SPENCER: Wow, that's amazing [Laughs]. Must be really cool to see that.
REINHARD: Which is funny too, because I always thought, it seems this trend is like who is into shovels, it's a weird thing. We think either like these incredibly dorky males, or like these sort of scary, like militia types. But then I found this village in Thailand. And I'm like this is fantastic — this is too beautiful to be true. [Laughs]
SPENCER: That's wonderful. Does your wife adopt any of these techniques?
REINHARD: She's adopted not a full-blown system, but some of the components. So she does... she doesn't use the Shovel Glove, but she does do the 14 minutes for her exercise routine, which is more yoga based.
SPENCER: Nice. Did you do the Weekend Luddite together?
REINHARD: I do the Weekend Luddite. She keeps talking about wishing she could do the Weekend Luddite, so not quite there yet.
SPENCER: Thanks so much for coming on. This is super fun.
REINHARD: Hey, my pleasure. Thank you so much.
[listener's question]
JOSH: Listener wrote in to ask, “How you distinguish between ideas that matter and those that don't.”

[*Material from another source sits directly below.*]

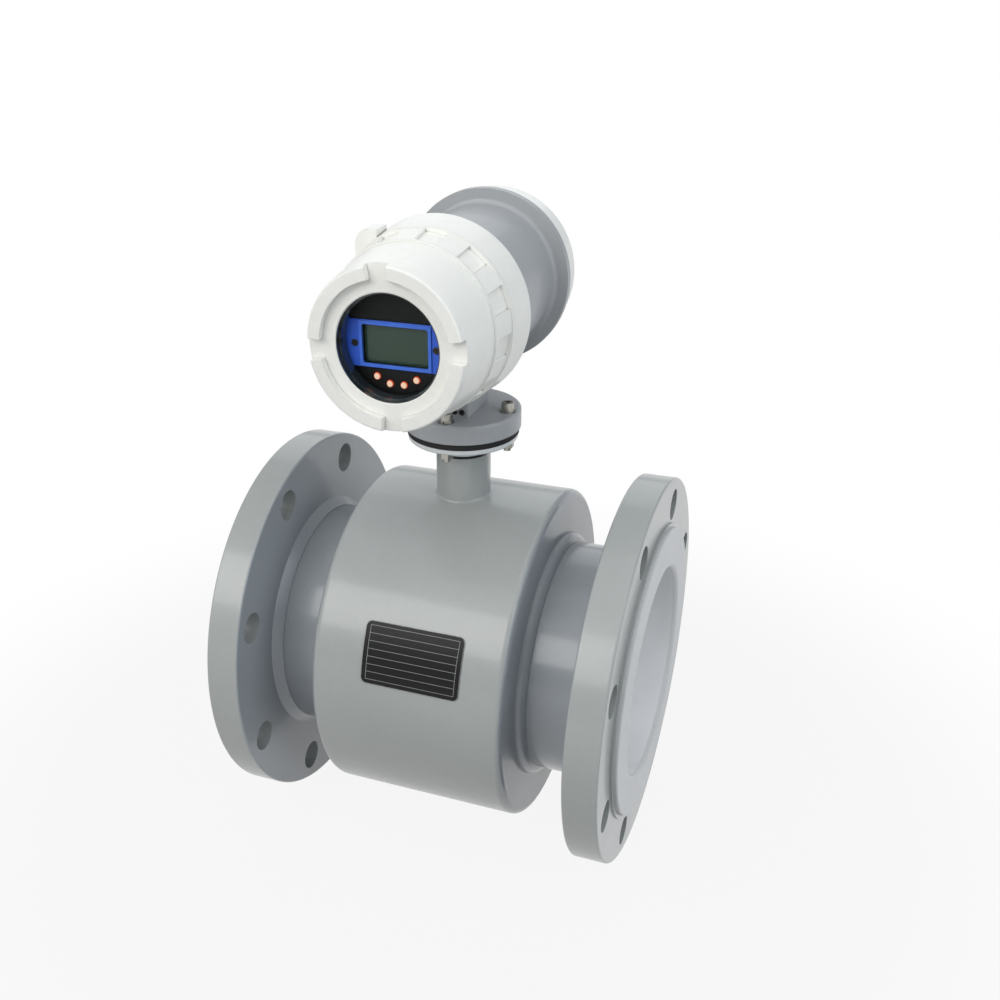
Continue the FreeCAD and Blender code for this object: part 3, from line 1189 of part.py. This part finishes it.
def glands():
    """Two cable glands on the inlet side of the waist: body, nut and rubber insert."""
    fitting = new_body("gland_fitting", node=False)
    sketch = draw_hexagon(sketch_on(fitting, "gland_hex", "YZ_Plane", offset="-gland_boss_face"),
                          "gland_hex_width")
    padded(fitting, "gland_hex_pad", sketch, "gland_hex_height", backwards=True)
    sketch = draw_circle(sketch_on(fitting, "gland_thread", "YZ_Plane", offset="-gland_boss_face"),
                         "gland_thread_radius")
    padded(fitting, "gland_thread_pad", sketch, "gland_thread_length")
    sketch = draw_circle(sketch_on(fitting, "gland_bore", "YZ_Plane"), "gland_bore_radius")
    pocketed(fitting, "gland_bore_cut", sketch, "4 * gland_boss_face", both=True)
    nut = new_body("gland_cap", node=False)
    sketch = draw_hexagon(sketch_on(nut, "gland_nut_outline", "YZ_Plane", offset=f"-{GLAND_HEX_FACE}"),
                          "gland_nut_width")
    draw_circle(sketch, "gland_bore_radius")
    padded(nut, "gland_nut_pad", sketch, "gland_nut_height", backwards=True)
    insert = new_body("gland_rubber", node=False)
    sketch = draw_circle(sketch_on(insert, "insert_outline", "YZ_Plane", offset=f"-{GLAND_END}"),
                         "gland_bore_radius")
    draw_circle(sketch, "gland_insert_bore")
    padded(insert, "insert_pad", sketch, "gland_insert_length")
    height = value(AXIS_HEIGHT)
    half = value("gland_spacing / 2")
    back = value("gland_back")
    places = [moved(0, back, height + half), moved(0, back, height - half)]
    copies("gland_bodies", fitting, places)
    copies("gland_nuts", nut, places)
    copies("gland_inserts", insert, places)


# ---- assembly ---------------------------------------------------------------------------------

measuring_pipe()
liner()
flange("inlet_flange", "-")
flange("outlet_flange", "")
saddle_coil("coil_upper", 1)
saddle_coil("coil_lower", -1)
flux_band()
electrodes()
housing_shell()
housing_cap("housing_cap_inlet", "-")
housing_cap("housing_cap_outlet", "")
nameplate()
stem()
stem_seal()
lower_flange()
gasket()
base_fasteners()
converter_casting()
pedestal_screws()
collar()
front_cover()
window_ring()
window_glass()
o_ring("front_seal", "front_thread_radius", "collar_front", "-")
display_panel()
display_frame()
lcd()
frame_screws()
buttons()
electronics_case()
module_screws()
circuit_boards()
terminals()
rear_cover()
o_ring("rear_seal", "rear_thread_radius", DISC_BACK, "")
glands()

doc.recompute()
for thing in doc.Objects:
    if "Invalid" in thing.State or "Error" in thing.State:
        raise RuntimeError(f"{thing.Label} failed: {thing.State}")
for node in nodes:
    if node.Shape.isNull() or not node.Shape.isValid():
        raise RuntimeError(f"{node.Label} has no valid shape")

os.makedirs("parts", exist_ok=True)
for node in nodes:
    node.Shape.exportStep(f"parts/{node.Label}.step")
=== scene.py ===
import math
import bpy
from mathutils import Matrix, Vector


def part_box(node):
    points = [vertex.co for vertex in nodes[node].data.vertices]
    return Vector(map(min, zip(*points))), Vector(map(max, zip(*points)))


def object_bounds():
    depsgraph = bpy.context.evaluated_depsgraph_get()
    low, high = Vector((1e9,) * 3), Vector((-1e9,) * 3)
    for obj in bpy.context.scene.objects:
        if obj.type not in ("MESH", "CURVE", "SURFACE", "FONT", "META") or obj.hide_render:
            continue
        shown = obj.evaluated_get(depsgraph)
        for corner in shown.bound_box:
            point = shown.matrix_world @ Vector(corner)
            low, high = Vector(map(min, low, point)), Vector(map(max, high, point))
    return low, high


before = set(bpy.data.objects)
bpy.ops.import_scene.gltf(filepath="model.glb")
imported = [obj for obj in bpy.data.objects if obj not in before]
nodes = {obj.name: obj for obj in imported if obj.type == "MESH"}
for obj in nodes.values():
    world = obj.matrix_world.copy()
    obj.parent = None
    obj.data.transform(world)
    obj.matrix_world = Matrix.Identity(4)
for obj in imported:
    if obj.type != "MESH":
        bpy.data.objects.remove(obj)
cad_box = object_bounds()


# Floor. A plain pale board that the meter stands on by the rims of its two flanges. It gives
# back white to the eye, to gloss and through glass, and keeps a soft shadow near the meter.
FLOOR_REACH = 60.0
FLOOR_WHITE = (0.3, 0.3, 0.3, 1.0)
FLOOR_GLOW = 0.9
SHADOW_NEAR = 0.3
SHADOW_FAR = 0.6


class Wire:
    """One shader socket. A sum or product written with it adds the Math node that works it out."""

    def __init__(self, socket):
        self.socket = socket

    def node(self, kind, settings, sockets, output=0):
        """The output of a new node of that kind: first its settings, then its values and links."""
        tree = self.socket.id_data
        made = tree.nodes.new(kind)
        for name, setting in settings.items():
            setattr(made, name, setting)
        for name, given in sockets.items():
            if isinstance(given, Wire):
                tree.links.new(given.socket, made.inputs[name])
            else:
                made.inputs[name].default_value = given
        return Wire(made.outputs[output])

    def maths(self, operation, first, second=0.0):
        return self.node("ShaderNodeMath", {"operation": operation}, {0: first, 1: second})

    def __add__(self, other):
        return self.maths("ADD", self, other)

    def __sub__(self, other):
        return self.maths("SUBTRACT", self, other)

    def __rsub__(self, other):
        return self.maths("SUBTRACT", other, self)

    def __mul__(self, other):
        return self.maths("MULTIPLY", self, other)

    def __pow__(self, other):
        return self.maths("POWER", self, other)

    __radd__ = __add__
    __rmul__ = __mul__

    def over(self, low, high):
        """0 below low, 1 above high and a smooth rise between them."""
        settings = {"interpolation_type": "SMOOTHSTEP"}
        return self.node("ShaderNodeMapRange", settings,
                         {"Value": self, "From Min": low, "From Max": high})

    def blend(self, where_zero, where_one):
        """A colour: the first where this wire is 0, and the second where it is 1."""
        return self.node("ShaderNodeMix", {"data_type": "RGBA"},
                         {0: self, 6: where_zero, 7: where_one}, output=2)


class Finish:
    """A material, made from its one Principled shader and the place of each point in metres."""

    def __init__(self, name):
        self.material = bpy.data.materials.new(name)
        self.material.use_nodes = True
        self.tree = self.material.node_tree
        self.shader = self.tree.nodes["Principled BSDF"]
        coordinates = self.tree.nodes.new("ShaderNodeTexCoord")
        self.place = Wire(coordinates.outputs["Object"])

    def axes(self, centre=(0.0, 0.0, 0.0)):
        """The three coordinates of a point, counted from a centre."""
        moved = self.place.node("ShaderNodeMapping", {},
                                {"Vector": self.place, "Location": [-value for value in centre]})
        return [moved.node("ShaderNodeSeparateXYZ", {}, {0: moved}, output=axis) for axis in range(3)]

    def noise(self, grain, detail=2.0, roughness=0.5):
        """Random cloudiness from 0 to 1, its patches about a grain across, in metres."""
        return self.place.node("ShaderNodeTexNoise", {},
                               {"Vector": self.place, "Scale": 1.0 / grain, "Detail": detail,
                                "Roughness": roughness})

    def edges(self, radius):
        """1 along the edges that stick out or lie in a corner, within about that radius."""
        rounded = self.place.node("ShaderNodeBevel", {"samples": 4}, {"Radius": radius})
        flat = self.place.node("ShaderNodeNewGeometry", {}, {}, output="Normal")
        along = self.place.node("ShaderNodeVectorMath", {"operation": "DOT_PRODUCT"},
                                {0: rounded, 1: flat}, output="Value")
        return (1.0 - along).over(0.02, 0.25), rounded

    def hollows(self, reach):
        """1 deep in a corner or slot of the piece itself, and 0 on open surfaces."""
        settings = {"samples": 6, "only_local": True}
        open_air = self.place.node("ShaderNodeAmbientOcclusion", settings,
                                   {"Distance": reach}, output="AO")
        return (1.0 - open_air).over(0.25, 0.8)

    def relief(self, height, depth, normal=None):
        """The surface raised by height times depth, in metres."""
        sockets = {"Height": height, "Distance": depth, "Strength": 1.0}
        if normal:
            sockets["Normal"] = normal
        return self.place.node("ShaderNodeBump", {}, sockets)

    def set(self, **sockets):
        """Values and wires for the shader's sockets, named in small letters with underscores."""
        for name, given in sockets.items():
            title = name.replace("_", " ").title().replace("Ior", "IOR")
            socket = self.shader.inputs[title]
            if isinstance(given, Wire):
                self.tree.links.new(given.socket, socket)
            else:
                socket.default_value = given

    def on(self, *names):
        """Puts the finish on these CAD nodes."""
        for name in names:
            nodes[name].material_slots[0].material = self.material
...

SPENCER: The way I think about an idea that matters is it's one that affects the things that are important in life. It helps people achieve their intrinsic values or relates to why people can't achieve their intrinsic values. Also, it could be that it helps us understand the world better, and sort of make sense of things better. It's almost easier to talk about an idea that doesn't matter. So an idea that doesn't matter about something trivial, something that's minut something that doesn't affect the wellbeing of humans or animals. Something that has no bearing on anything else is sort of a disconnected idea.